Entries with model source code:
::::

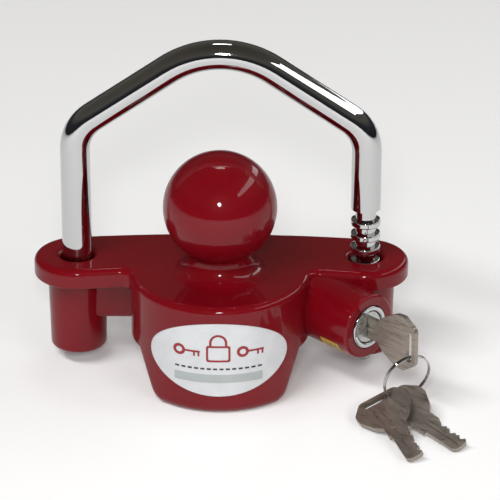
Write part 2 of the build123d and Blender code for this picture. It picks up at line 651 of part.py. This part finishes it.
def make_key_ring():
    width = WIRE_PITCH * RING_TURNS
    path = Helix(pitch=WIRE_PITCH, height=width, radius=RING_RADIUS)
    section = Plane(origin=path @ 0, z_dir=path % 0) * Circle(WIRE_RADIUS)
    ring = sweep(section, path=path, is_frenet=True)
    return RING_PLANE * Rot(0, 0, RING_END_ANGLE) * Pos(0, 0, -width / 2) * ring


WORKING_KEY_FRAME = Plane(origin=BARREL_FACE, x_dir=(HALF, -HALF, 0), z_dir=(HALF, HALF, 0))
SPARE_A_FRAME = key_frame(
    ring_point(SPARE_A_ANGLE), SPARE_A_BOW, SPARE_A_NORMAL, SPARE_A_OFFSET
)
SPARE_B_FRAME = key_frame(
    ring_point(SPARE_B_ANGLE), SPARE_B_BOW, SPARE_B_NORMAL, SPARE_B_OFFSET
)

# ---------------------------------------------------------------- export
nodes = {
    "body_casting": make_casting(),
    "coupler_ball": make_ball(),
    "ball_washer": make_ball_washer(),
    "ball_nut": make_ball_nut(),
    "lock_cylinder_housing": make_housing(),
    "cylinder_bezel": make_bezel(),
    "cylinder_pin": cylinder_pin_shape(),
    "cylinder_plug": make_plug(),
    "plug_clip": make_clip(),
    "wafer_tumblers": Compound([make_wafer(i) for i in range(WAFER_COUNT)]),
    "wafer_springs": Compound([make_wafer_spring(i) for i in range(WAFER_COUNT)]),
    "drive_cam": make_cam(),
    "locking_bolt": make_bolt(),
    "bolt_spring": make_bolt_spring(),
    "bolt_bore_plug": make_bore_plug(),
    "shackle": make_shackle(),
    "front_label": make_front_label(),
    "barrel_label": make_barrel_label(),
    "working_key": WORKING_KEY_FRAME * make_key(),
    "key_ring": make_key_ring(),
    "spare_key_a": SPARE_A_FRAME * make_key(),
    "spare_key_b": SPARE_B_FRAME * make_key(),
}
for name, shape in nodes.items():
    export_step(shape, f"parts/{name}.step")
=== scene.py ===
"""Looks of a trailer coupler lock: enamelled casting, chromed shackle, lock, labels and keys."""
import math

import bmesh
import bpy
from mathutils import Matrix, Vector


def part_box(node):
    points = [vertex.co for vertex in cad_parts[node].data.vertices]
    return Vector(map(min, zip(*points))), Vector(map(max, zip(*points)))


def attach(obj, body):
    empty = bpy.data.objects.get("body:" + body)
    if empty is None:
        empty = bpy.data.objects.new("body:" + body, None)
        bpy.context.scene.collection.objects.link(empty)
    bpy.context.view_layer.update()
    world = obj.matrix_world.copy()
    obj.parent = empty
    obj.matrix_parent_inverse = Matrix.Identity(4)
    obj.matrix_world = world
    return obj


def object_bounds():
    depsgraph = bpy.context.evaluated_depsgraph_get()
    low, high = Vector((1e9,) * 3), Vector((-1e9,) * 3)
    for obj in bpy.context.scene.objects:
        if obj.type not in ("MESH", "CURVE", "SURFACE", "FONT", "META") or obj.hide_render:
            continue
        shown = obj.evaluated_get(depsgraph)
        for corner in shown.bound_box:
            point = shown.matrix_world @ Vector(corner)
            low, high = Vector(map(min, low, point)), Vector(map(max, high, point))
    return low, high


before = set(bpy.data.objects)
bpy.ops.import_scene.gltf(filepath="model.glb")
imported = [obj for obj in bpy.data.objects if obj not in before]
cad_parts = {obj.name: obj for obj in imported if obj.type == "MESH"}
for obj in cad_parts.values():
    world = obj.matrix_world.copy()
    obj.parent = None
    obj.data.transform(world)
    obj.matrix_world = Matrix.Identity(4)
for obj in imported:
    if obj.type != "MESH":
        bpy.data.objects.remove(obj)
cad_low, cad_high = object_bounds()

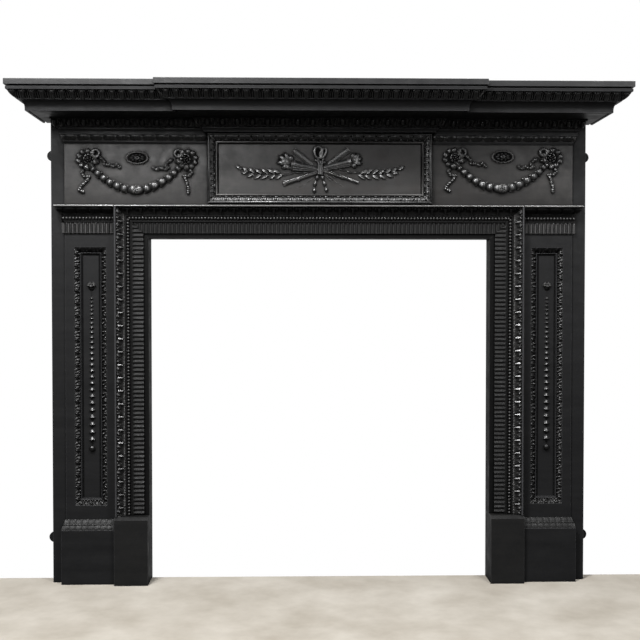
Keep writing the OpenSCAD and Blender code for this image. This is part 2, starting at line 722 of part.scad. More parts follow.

::::

**PROBLEM:** Take the entries above and copy them out exactly.

**SOLUTION FOR THIS PROBLEM:**
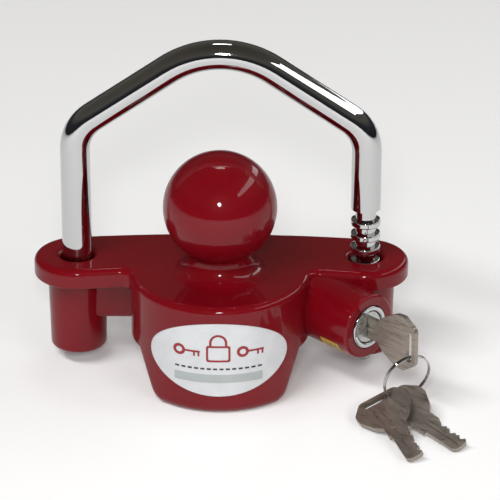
Write part 2 of the build123d and Blender code for this picture. It picks up at line 651 of part.py. This part finishes it.
def make_key_ring():
    width = WIRE_PITCH * RING_TURNS
    path = Helix(pitch=WIRE_PITCH, height=width, radius=RING_RADIUS)
    section = Plane(origin=path @ 0, z_dir=path % 0) * Circle(WIRE_RADIUS)
    ring = sweep(section, path=path, is_frenet=True)
    return RING_PLANE * Rot(0, 0, RING_END_ANGLE) * Pos(0, 0, -width / 2) * ring


WORKING_KEY_FRAME = Plane(origin=BARREL_FACE, x_dir=(HALF, -HALF, 0), z_dir=(HALF, HALF, 0))
SPARE_A_FRAME = key_frame(
    ring_point(SPARE_A_ANGLE), SPARE_A_BOW, SPARE_A_NORMAL, SPARE_A_OFFSET
)
SPARE_B_FRAME = key_frame(
    ring_point(SPARE_B_ANGLE), SPARE_B_BOW, SPARE_B_NORMAL, SPARE_B_OFFSET
)

# ---------------------------------------------------------------- export
nodes = {
    "body_casting": make_casting(),
    "coupler_ball": make_ball(),
    "ball_washer": make_ball_washer(),
    "ball_nut": make_ball_nut(),
    "lock_cylinder_housing": make_housing(),
    "cylinder_bezel": make_bezel(),
    "cylinder_pin": cylinder_pin_shape(),
    "cylinder_plug": make_plug(),
    "plug_clip": make_clip(),
    "wafer_tumblers": Compound([make_wafer(i) for i in range(WAFER_COUNT)]),
    "wafer_springs": Compound([make_wafer_spring(i) for i in range(WAFER_COUNT)]),
    "drive_cam": make_cam(),
    "locking_bolt": make_bolt(),
    "bolt_spring": make_bolt_spring(),
    "bolt_bore_plug": make_bore_plug(),
    "shackle": make_shackle(),
    "front_label": make_front_label(),
    "barrel_label": make_barrel_label(),
    "working_key": WORKING_KEY_FRAME * make_key(),
    "key_ring": make_key_ring(),
    "spare_key_a": SPARE_A_FRAME * make_key(),
    "spare_key_b": SPARE_B_FRAME * make_key(),
}
for name, shape in nodes.items():
    export_step(shape, f"parts/{name}.step")
=== scene.py ===
"""Looks of a trailer coupler lock: enamelled casting, chromed shackle, lock, labels and keys."""
import math

import bmesh
import bpy
from mathutils import Matrix, Vector


def part_box(node):
    points = [vertex.co for vertex in cad_parts[node].data.vertices]
    return Vector(map(min, zip(*points))), Vector(map(max, zip(*points)))


def attach(obj, body):
    empty = bpy.data.objects.get("body:" + body)
    if empty is None:
        empty = bpy.data.objects.new("body:" + body, None)
        bpy.context.scene.collection.objects.link(empty)
    bpy.context.view_layer.update()
    world = obj.matrix_world.copy()
    obj.parent = empty
    obj.matrix_parent_inverse = Matrix.Identity(4)
    obj.matrix_world = world
    return obj


def object_bounds():
    depsgraph = bpy.context.evaluated_depsgraph_get()
    low, high = Vector((1e9,) * 3), Vector((-1e9,) * 3)
    for obj in bpy.context.scene.objects:
        if obj.type not in ("MESH", "CURVE", "SURFACE", "FONT", "META") or obj.hide_render:
            continue
        shown = obj.evaluated_get(depsgraph)
        for corner in shown.bound_box:
            point = shown.matrix_world @ Vector(corner)
            low, high = Vector(map(min, low, point)), Vector(map(max, high, point))
    return low, high


before = set(bpy.data.objects)
bpy.ops.import_scene.gltf(filepath="model.glb")
imported = [obj for obj in bpy.data.objects if obj not in before]
cad_parts = {obj.name: obj for obj in imported if obj.type == "MESH"}
for obj in cad_parts.values():
    world = obj.matrix_world.copy()
    obj.parent = None
    obj.data.transform(world)
    obj.matrix_world = Matrix.Identity(4)
for obj in imported:
    if obj.type != "MESH":
        bpy.data.objects.remove(obj)
cad_low, cad_high = object_bounds()

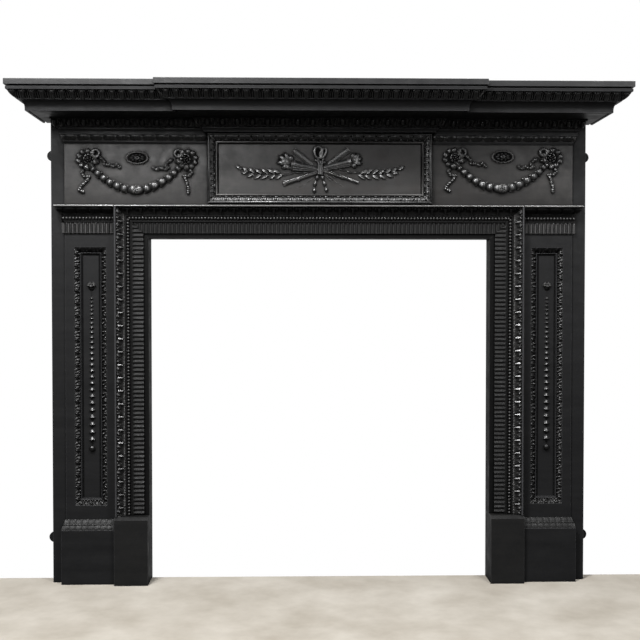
Keep writing the OpenSCAD and Blender code for this image. This is part 2, starting at line 722 of part.scad. More parts follow.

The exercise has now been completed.